Le Réveil anarchiste N°992 – 12 Février 1938

Nous passons ensuite devant un Café et je m’étonne de le voir fermé. On me répond qu’il n’est ouvert que les samedi et dimanche, car chacun peut avoir gratuitement à la coopérative des vins de tous les goûts. Nous rentrons de nouveau à la maison syndicale que nous inspectons en montant. On me fait remarquer que les planelles sont disposées en croix gammées et en en levant quelques-unes on voit à l’étage inférieur. A l’intérieur, je peux voir avec quel soin méticuleux le chatelain avait fait de sa demeure une vraie forteresse. Dans chaque pièce il suffit de tirer à soi de petits boutons, qui semblent cloués sur la tapisserie, pour avoir une petite meurtrière de 10 X 20 cm., laissant voir clans l’escalier et derrière chaque porte. La position de chacune a dû être longuement étudiée, car tous les coins et recoins de la cage d’escalier sont visibles. Un frugal repas nous est servi et nous mangeons tout en écoutant le récit de la révolution dans le village.

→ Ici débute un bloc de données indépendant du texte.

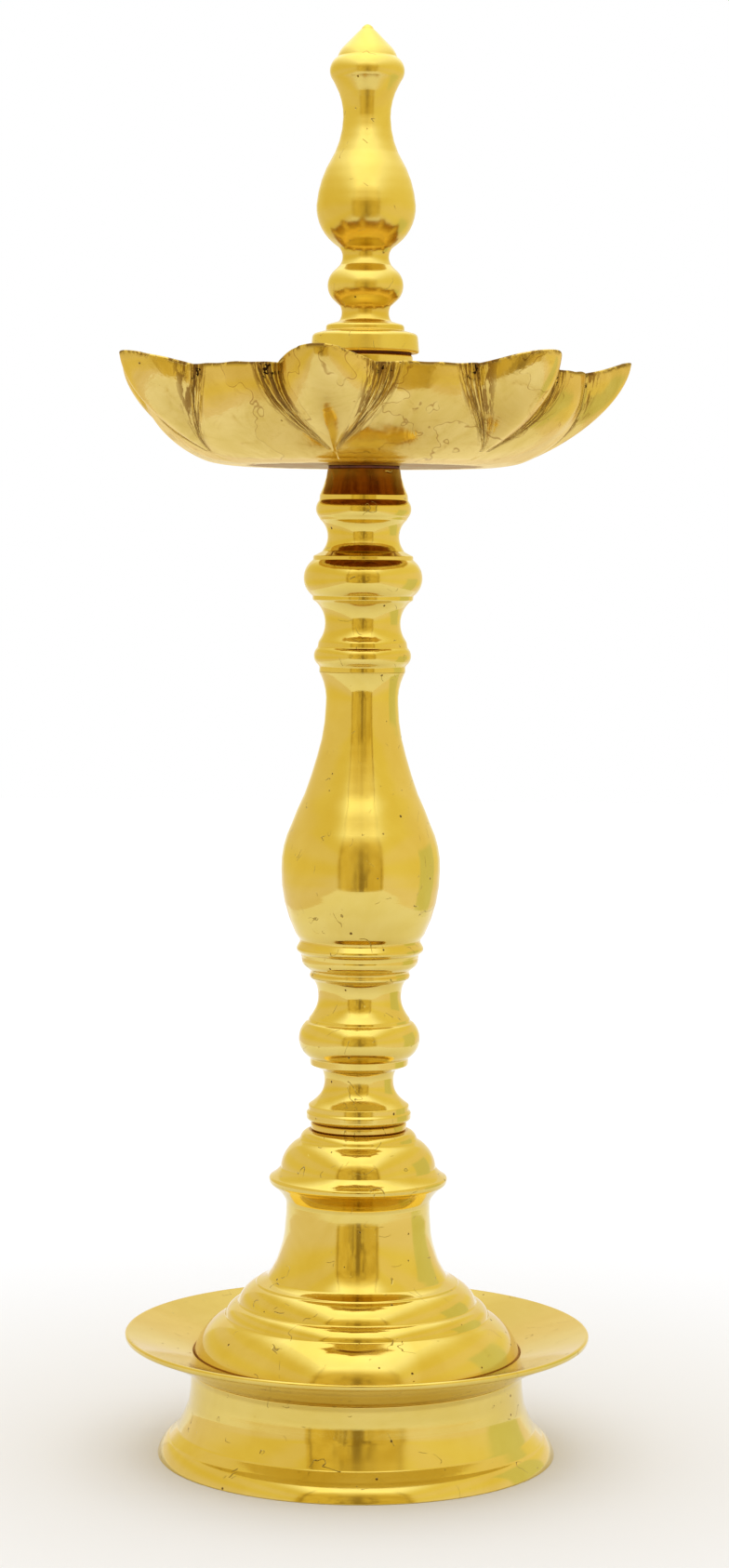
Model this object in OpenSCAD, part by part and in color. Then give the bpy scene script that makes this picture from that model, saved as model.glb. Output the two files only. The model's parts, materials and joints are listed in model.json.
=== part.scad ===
// Standing oil lamp of cast and turned brass, with a seven-beaked oil dish.
// Millimetres, +Z up. The origin is the centre of the foot's bottom face.
// The lamp unscrews at three places: stem from base, dish from stem, finial from dish.

/* [Base] */
// Radius of the foot's flange where it stands on the floor
foot_r = 64.2; // [63:0.1:70]
// Height of the foot ring up to its seam with the tray
foot_h = 27.8; // [27:0.1:34]
// Width of the foot's bottom face, measured along the radius
foot_land = 4.7; // [3:0.1:6]
// Radius of the drip tray's rim
tray_r = 74.9; // [70:0.1:90]
// Height of the tray's seat for the bell above the foot
tray_seat_h = 5.2; // [4:0.1:7]
// Height of the bell from the tray up to its flat top
bell_h = 72.3; // [70:0.1:85]
// Radius of the bell where it stands on the tray
bell_r = 52.4; // [50:0.1:53]
// Wall thickness of the hollow bell
bell_wall = 2.4; // [2:0.1:3]

/* [Stem] */
// Thickness of the plain ring that the stem tightens down on
seat_ring_h = 2.6; // [1.5:0.1:4]
// Radius of that ring
seat_ring_r = 15.4; // [14:0.1:16]
// Height of the lower stem casting
lower_h = 46.7; // [46:0.1:55]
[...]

Le 20 juillet, les nouvelles venant de Lérida et Barcelone étaient très favorables, aussi les membres de la CNT n’hésitèrent-ils pas un instant, ne voulant pas attendre d’avoir les fascistes à leurs portes. Quelques membres se rendirent donc chez ce seigneur, grand propriétaire qui exploitait, d’accord avec les curés, toute la population de cette région. L’un d’eux se présenta à la porte et, comme d’habitude, tira la sonnette. La femme du tyran vint répondre sans méfiance et fut entraînée sans violence à une vingtaine de mètres. Son mari ne la voyant pute revenir se mit au balcon et commença par insulter et menacer les ouvriers de graves représailles. Ceux-ci gardèrent un calme absolu et l’invitèrent à se rendre s’il tenait qu’aucun mal ne soit fait à sa femme et à ses enfants. Il finit par s’apaiser et descendit sur la place. Après avoir été désarmé, il dut accompagner les camarades pour faire une perquisition à son logement.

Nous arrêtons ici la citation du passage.